Junior Inter-Club Team Tennis

Competition tennis is the next step in your child’s Tennis Journey as it gives them the opportunity to put the skills they are learning in coaching to the test against similar standard children from the region. Three of the Future Demand Tennis coaching venues enter teams in the Eastern Region Tennis Association Saturday and Sunday Morning competitions. If your child chooses to represent one of these three clubs they will be placed in a team according to their standard of play which is then graded by the association. Matches are played in a Home and Away format with your child playing their Home matches at the club which they represent. The upcoming Winter Season runs from May 1st to September 12th. There is no play on long weekends or school holidays and each team has one extra player so one player is rostered off each week to allow for kids to have a rest, if they’re ill or away. Here are the separate details for all three clubs with a link to each clubs entry form:

 

Box Hill TC (Home matches played at 3 Cyril St, Box Hill South)

Competition Offered: Saturday Morning or Sunday Morning
Start Time: Saturday 8:30am Sunday 9am
*Player must be a financial member of the club to play
Entry Form: https://forms.gle/hDEQFXzZvKYMWPiZ9 

 

Balwyn Park TC (Home matches played at 206a Whitehorse Rd, Balwyn)
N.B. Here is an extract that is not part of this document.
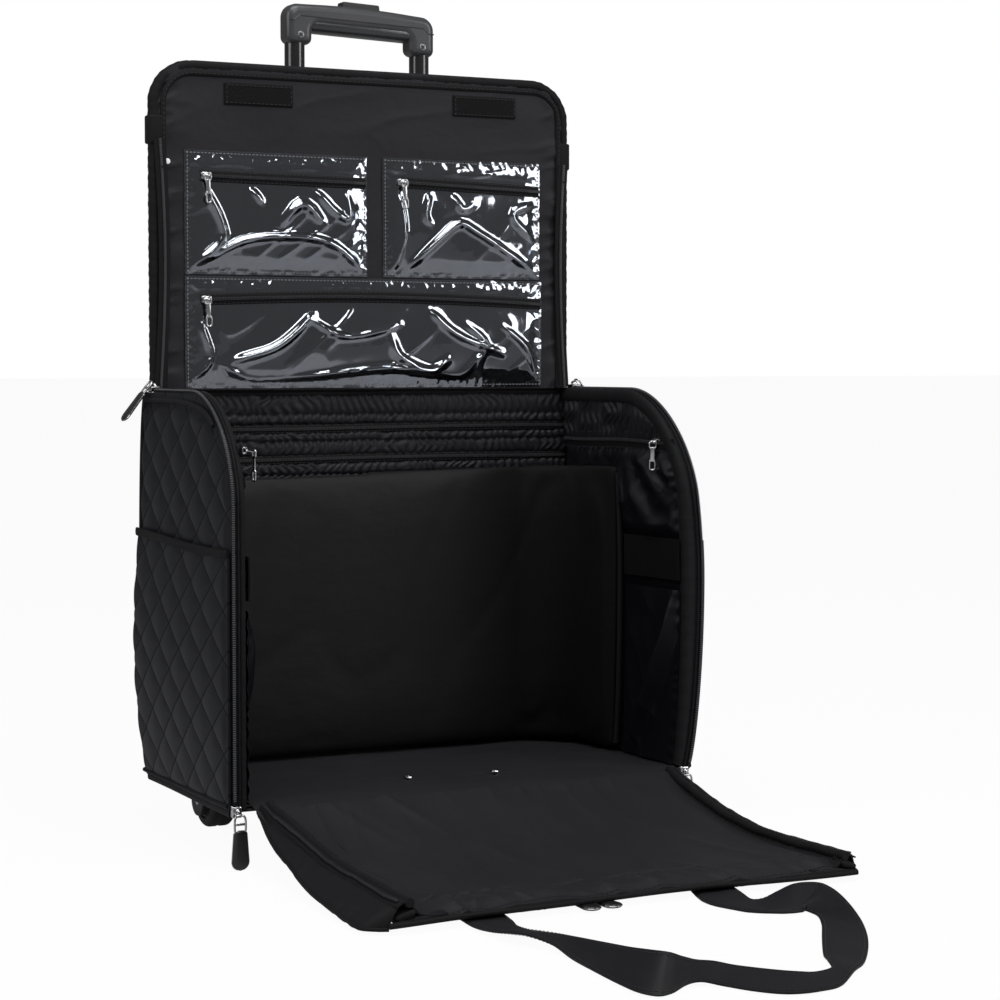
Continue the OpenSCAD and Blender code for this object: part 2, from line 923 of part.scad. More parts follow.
module front_pull_right() placed() color("silver") front_pull(1);

// Small sliders of the clear pockets, each with its pull hanging from it
module pocket_slider(x, s) {
  on_lid(mini_slider[1], clear_t + soft_gap)
    translate([x, s - mini_slider[2] / 2])
      square([mini_slider[0], mini_slider[2]]);
  on_lid(mini_pull[1], clear_t + soft_gap + 0.8)
    translate([x + 1, s - small_pull_len])
      square([mini_pull[0], small_pull_len]);
}

// The side pockets' sliders run from front to back on the tapes
module side_slider(side) {
  x1 = inner_x - 2 * soft_gap - tape_t;
  y0 = -body_d + rim_w + soft_gap + side_zip_start;
  translate([side > 0 ? x1 - mini_slider[1] : -x1, y0, side_zip_z - mini_slider[2] / 2])
    cube([mini_slider[1], mini_slider[0], mini_slider[2]]);
  translate([side > 0 ? x1 - mini_pull[1] - 1 : 1 - x1, y0 + 1.5, side_zip_z - small_pull_len])
    cube([mini_pull[1], mini_pull[0], small_pull_len]);
}

module side_slider_left() placed() color("silver") side_slider(-1);

module side_slider_right() placed() color("silver") side_slider(1);

module pocket_slider_low() placed() color("silver")
  pocket_slider(low_pocket_x[0] + zip_start, low_zip_s);

module pocket_slider_left() placed() color("silver")
  pocket_slider(pocket_x[0][0] + zip_start, high_zip_s);

module pocket_slider_right() placed() color("silver")
  pocket_slider(pocket_x[1][0] + zip_start, high_zip_s);

bottom_panel();
base_board();
floor_rivets();
back_panel();
ruched_bands();
side_wall_left();
side_wall_right();
rims();
case_zip_chains();
outer_pockets();
pocket_bindings();
inner_zip_pockets();
zip_tapes();
elastic_straps();
inner_slip_pockets();
padded_liner();
outer_tubes();
tube_bracket();
handle_bezel();
back_cover();
wheel_housings();
wheel_axles();
front_feet();
middle_tubes();
inner_tubes();
grip_shell();
under_grip();
grip_screws();
grip_button();
push_rods();
button_spring();
tyre_left();
hub_left();
tyre_right();
hub_right();
lid_panel();
lower_clear_pocket();
upper_pockets_rear();
bend_panel();
upper_clear_pockets();
lid_flap();
hook_patches();
front_panel();
front_pocket();
loop_patches();
front_zip_pulls();
carry_strap();
top_slider_left();
top_slider_right();
front_slider_left();
front_slider_right();
top_pull_left();
top_pull_right();
front_pull_left();
front_pull_right();
side_slider_left();
side_slider_right();
pocket_slider_low();
pocket_slider_left();
pocket_slider_right();
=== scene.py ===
import json
import math

import bpy
import numpy as np
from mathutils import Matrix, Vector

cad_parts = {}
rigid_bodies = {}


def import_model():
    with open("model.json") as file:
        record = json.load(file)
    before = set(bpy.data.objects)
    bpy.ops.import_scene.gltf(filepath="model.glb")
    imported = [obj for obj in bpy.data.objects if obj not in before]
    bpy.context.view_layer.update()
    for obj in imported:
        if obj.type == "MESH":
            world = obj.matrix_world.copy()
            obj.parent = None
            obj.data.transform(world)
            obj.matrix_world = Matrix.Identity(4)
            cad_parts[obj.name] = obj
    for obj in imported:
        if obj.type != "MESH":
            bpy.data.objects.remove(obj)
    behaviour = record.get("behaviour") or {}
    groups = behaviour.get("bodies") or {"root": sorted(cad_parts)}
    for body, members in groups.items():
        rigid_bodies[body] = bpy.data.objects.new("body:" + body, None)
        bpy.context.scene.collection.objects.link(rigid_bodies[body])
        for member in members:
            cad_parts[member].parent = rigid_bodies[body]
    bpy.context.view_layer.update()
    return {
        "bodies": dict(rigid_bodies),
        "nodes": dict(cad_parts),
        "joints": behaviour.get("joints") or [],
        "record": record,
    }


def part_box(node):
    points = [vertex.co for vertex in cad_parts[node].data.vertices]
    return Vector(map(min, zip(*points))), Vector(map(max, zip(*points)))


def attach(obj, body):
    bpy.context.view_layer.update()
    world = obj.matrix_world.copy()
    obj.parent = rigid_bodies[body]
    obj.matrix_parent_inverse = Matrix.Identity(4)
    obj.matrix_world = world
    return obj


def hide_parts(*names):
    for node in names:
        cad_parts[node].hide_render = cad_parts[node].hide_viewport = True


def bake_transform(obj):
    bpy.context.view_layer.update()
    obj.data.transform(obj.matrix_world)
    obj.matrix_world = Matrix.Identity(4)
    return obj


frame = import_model()
print("frame loaded")

# Shapes are worked out in bag millimetres: x across, y from the case's back (front is
# negative), z up from the floor. toFrame puts them into the frame's metres.
mm = 0.001
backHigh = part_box("back_panel")[1]
halfW = backHigh[0] / mm
topZ = backHigh[2] / mm
backY = backHigh[1]
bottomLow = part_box("bottom_panel")[0]
depth = (backY - bottomLow[1]) / mm
bottomZ = bottomLow[2] / mm
cornerR = 100
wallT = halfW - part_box("side_wall_left")[1][0] / -mm
rng = np.random.default_rng(11)


def toFrame(points):
    return np.asarray(points, float) * mm + np.array([0, backY, 0])


def bagBox(node):
    low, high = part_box(node)
    shift = np.array([0, backY, 0])
    return (np.array(low) - shift) / mm, (np.array(high) - shift) / mm


# Mesh making

def unit(v):
    return v / np.maximum(np.linalg.norm(v, axis=-1, keepdims=True), 1e-9)


def ease(t):
    t = np.clip(t, 0, 1)
    return t * t * (3 - 2 * t)


def bump(t):  # one smooth hump over 0 to 1, zero outside
    return np.where((t > 0) & (t < 1), np.sin(np.pi * np.clip(t, 0, 1)) ** 2, 0.0)


def pointsAt(*parts):  # numbers or grids joined as x, y and z, or as u and v
    return np.stack(np.broadcast_arrays(*parts), -1)


def gridOf(first, second):
    return np.meshgrid(first, second, indexing="ij")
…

Competition Offered: Saturday Morning
Start Time:
Saturday 8:30am 
*Player must be a financial member of the club to play
Entry Form: 
https://forms.gle/hDEQFXzZvKYMWPiZ9

 

Cranross TC (Home matches played at VC Ruthven Reserve, Preston)

Competition Offered: Saturday Morning
Start Time: Saturday 8:30am
*Player must be a financial member of the club to play
Entry Formhttps://forms.gle/rv4ASsdFTi3obbBKA 

 

ENTRIES CLOSE FOR ALL CLUBS ON MARCH 18TH
For further information please contact Alexei 0418 369 763.
Competitive Tennis

Taking the leap from learning the game to playing the game competitively can be one of the biggest decisions and challenges for players to make – both junior or adult. There are a number of unanswered (and potentially scary) questions children and parents will want to be answered prior to making the jump into competitive play.

 

From a developmental and progression perspective I will always encourage a player to begin to challenge themselves by competing for the following reasons:

Pressure to Execute

1.Competition tennis instantly adds an element of pressure to the strokes you are trying to execute as there is an end goal (to win the point).

Match (Positive) Pressure

2. This pressure is an enormous positive for the player as it highlights the need to concentrate on every shot that is being executed. (Players can cruise through tennis lessons because they know even if they miss a shot or lose a point the lesson will continue all the way until the allotted time is over). This match pressure will help develop a more focussed approach to the player’s lessons result in accelerated stroke development.

Technical & Tactical Progression

3.The heightened level of focus results in progress both technically and tactically.

Improves Tactical Knowledge (Patterns of Play)

4.Competition tennis greatly helps to improve a player’s tactical knowledge of the game as they begin to learn numerous patterns of play to win points.

Develops the Players Mental Approach

5.Competition tennis is also a fantastic arena where a player can develop their mental approach to concepts such as winning and losing, dispute resolution, self-belief and positive/negative reinforcement.

 

Players Concerns & Solutions

The most common concerns I hear before a player takes the next step into competition tennis are:

  1. I’m not good enough – if you can rally and get 5/10 serves in play you’re right to go!
  2. I’m going to lose every match – not necessarily as you’ll be grouped with players your standard.
  3. No one my standard plays competition – Competition standards range from entry-level players through to top section suburban players.
  4. I’m going to let my teammates/partner down as my level of play isn’t as strong as theirs – Every tennis player setting out on their competitive journey has to begin somewhere. Your focus when starting competition is to learn the game in a competitive environment not to have an expectation to win immediately.

 

To summarise, playing tennis competitively helps you to develop your skills much more rapidly, it teaches you to handle pressure, it can help with goal setting and working towards achieving those goals, it’s great for building self-confidence and it gets you active amongst your local community.